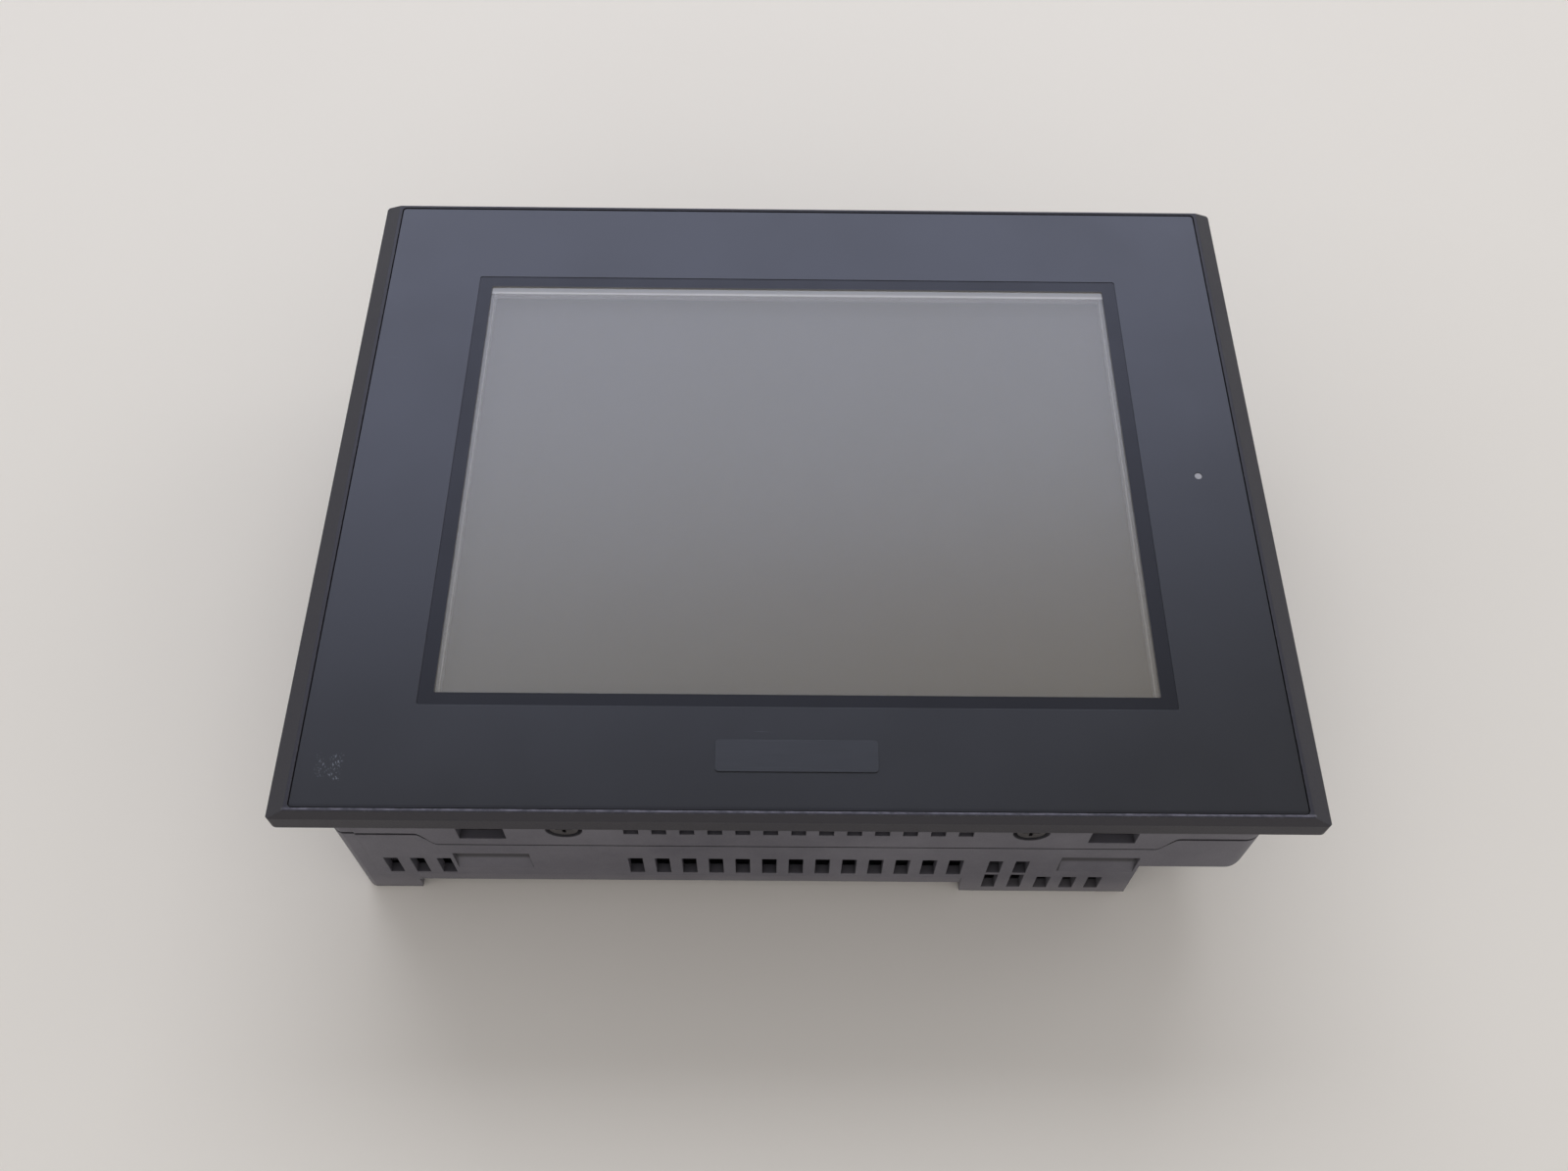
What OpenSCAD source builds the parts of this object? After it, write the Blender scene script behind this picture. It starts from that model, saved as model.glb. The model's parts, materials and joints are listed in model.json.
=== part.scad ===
// Panel-mount operator terminal with a touch screen, lying on its back.
// The origin is the middle of the rear rest plane: +X to the right, +Y to the
// top edge of the screen, +Z out of the screen. All sizes are millimetres.

/* [Front flange] */
// Width of the flange
flange_w = 215; // [214:0.5:216]
// Height of the flange
flange_h = 170; // [169:0.5:171]
// Thickness of the flange, from the panel it sits on to the lip
flange_t = 6.2; // [6:0.1:6.4]
// Radius of the flange's corners
flange_r = 1.6; // [1:0.1:3]
// Width of the bevel at the left and right edges
side_bevel = 3.9; // [3.5:0.1:4]
// Width of the bevel at the top and bottom edges
end_bevel = 1.1; // [0.8:0.1:1.2]

/* [Housing] */
// Whole depth, from the feet to the lip
depth = 60; // [60:0.5:62]
// Width of the body that goes through the panel
body_w = 203.5; // [203:0.1:204]
// Height of the body that goes through the panel
body_h = 157.5; // [157:0.1:158]
// Radius of the body's upright corners
body_r = 4.5; // [3:0.5:5]
// Radius of the left foot's outer lower edge
foot_r = 2.8; // [2.2:0.1:4]
// Radius of the shelf's outer lower edge
shelf_r = 4.8; // [3:0.1:5]
// Depth of the step that runs down the left corners and along the foot
step_d = 0.25; // [0.2:0.05:0.4]
// Gap between the two cases in the middle of the long sides
joint_gap = 0.5; // [0.3:0.05:0.6]
// Depth of the finger recesses
finger_d = 1.6; // [1:0.1:1.7]
// Wall thickness of both cases
wall = 2.2; // [2:0.1:2.4]
// Height of the rear recess between the feet
recess_z = 5.7; // [5:0.1:6]
// Height of the connector shelf
shelf_z = 18.2; // [18:0.1:19]
// Height of the joint between the cases in the middle of the long sides
seam_low = 28.9; // [28.5:0.1:29.3]
// Height of the joint between the cases at the corners
seam_high = 35; // [34:0.1:35.5]

/* [Screen] */
// Width of the front sheet
sheet_w = 204.7; // [204:0.1:204.7]
// Height of the front sheet
sheet_h = 166; // [165.5:0.1:166]
// Width of the black rim round the window
rim_w = 159.15; // [159:0.05:159.2]
// Height of the black rim round the window
rim_h = 119.6; // [119.4:0.1:119.8]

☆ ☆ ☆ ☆

■ **EXERCISE GOAL**: Everything from the first line through the line containing "sizes are millimetres." should be quoted exactly, and nothing beyond it.

■ **ANSWER TO THE EXERCISE**:
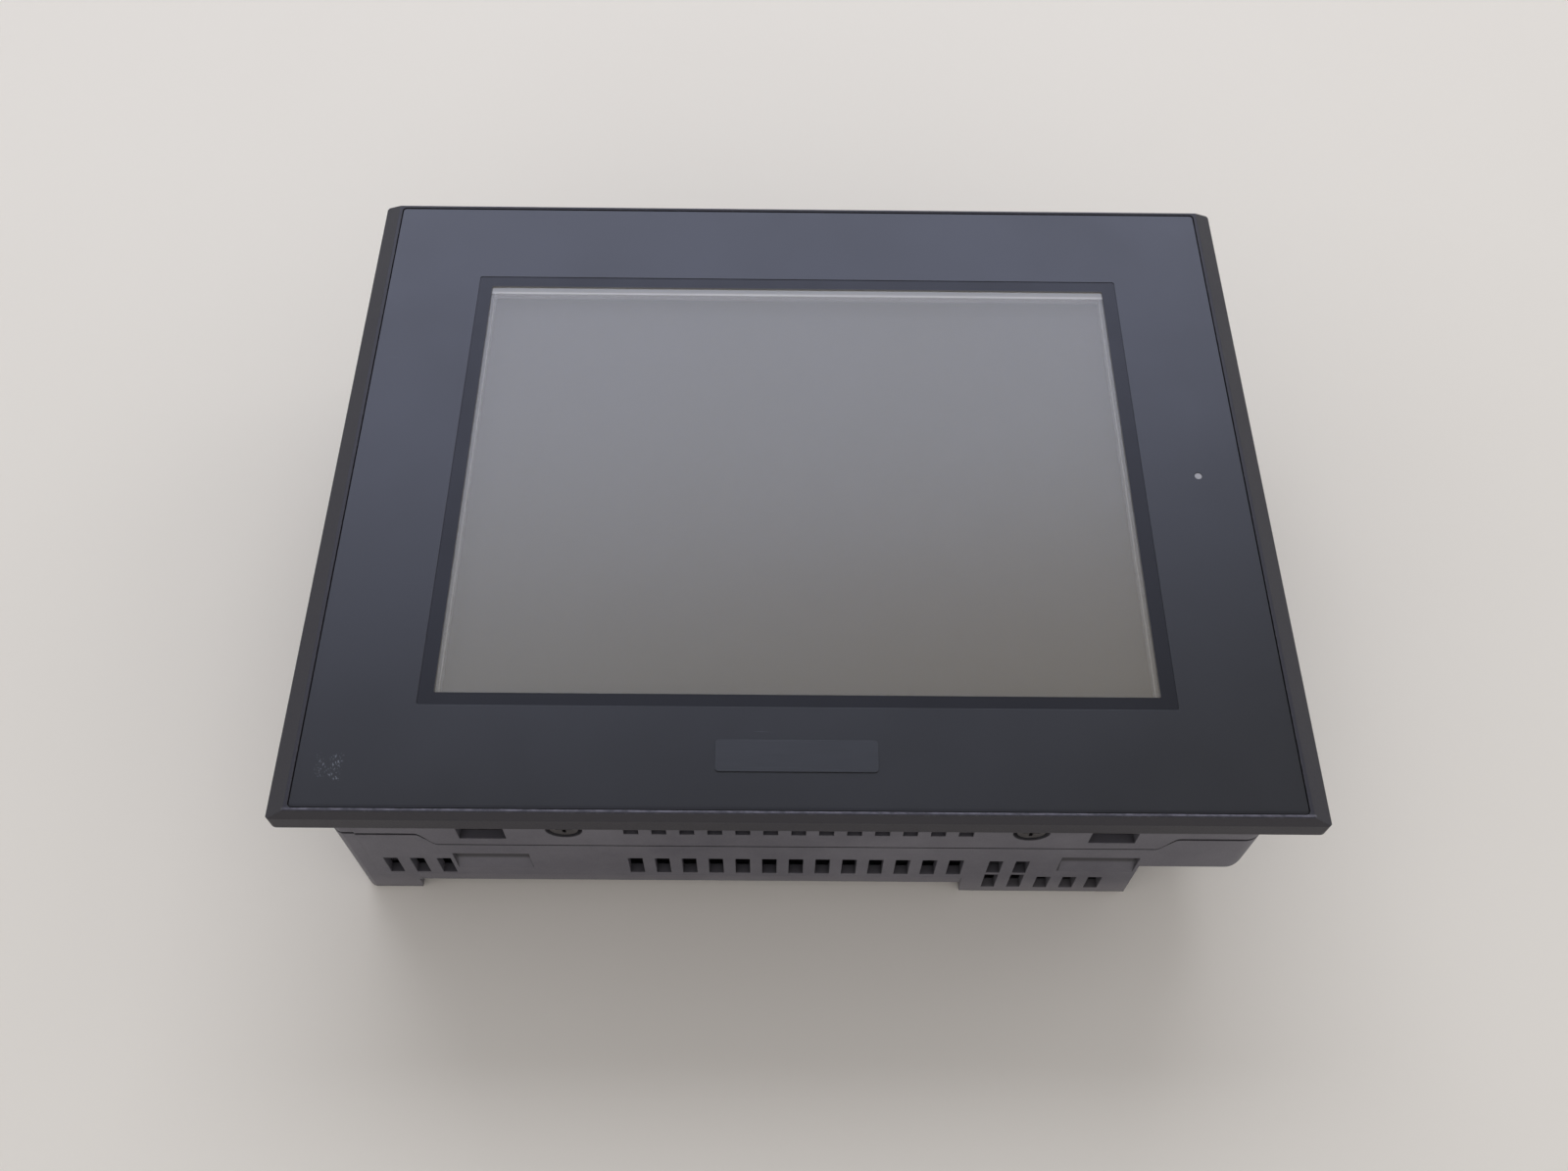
What OpenSCAD source builds the parts of this object? After it, write the Blender scene script behind this picture. It starts from that model, saved as model.glb. The model's parts, materials and joints are listed in model.json.
=== part.scad ===
// Panel-mount operator terminal with a touch screen, lying on its back.
// The origin is the middle of the rear rest plane: +X to the right, +Y to the
// top edge of the screen, +Z out of the screen. All sizes are millimetres.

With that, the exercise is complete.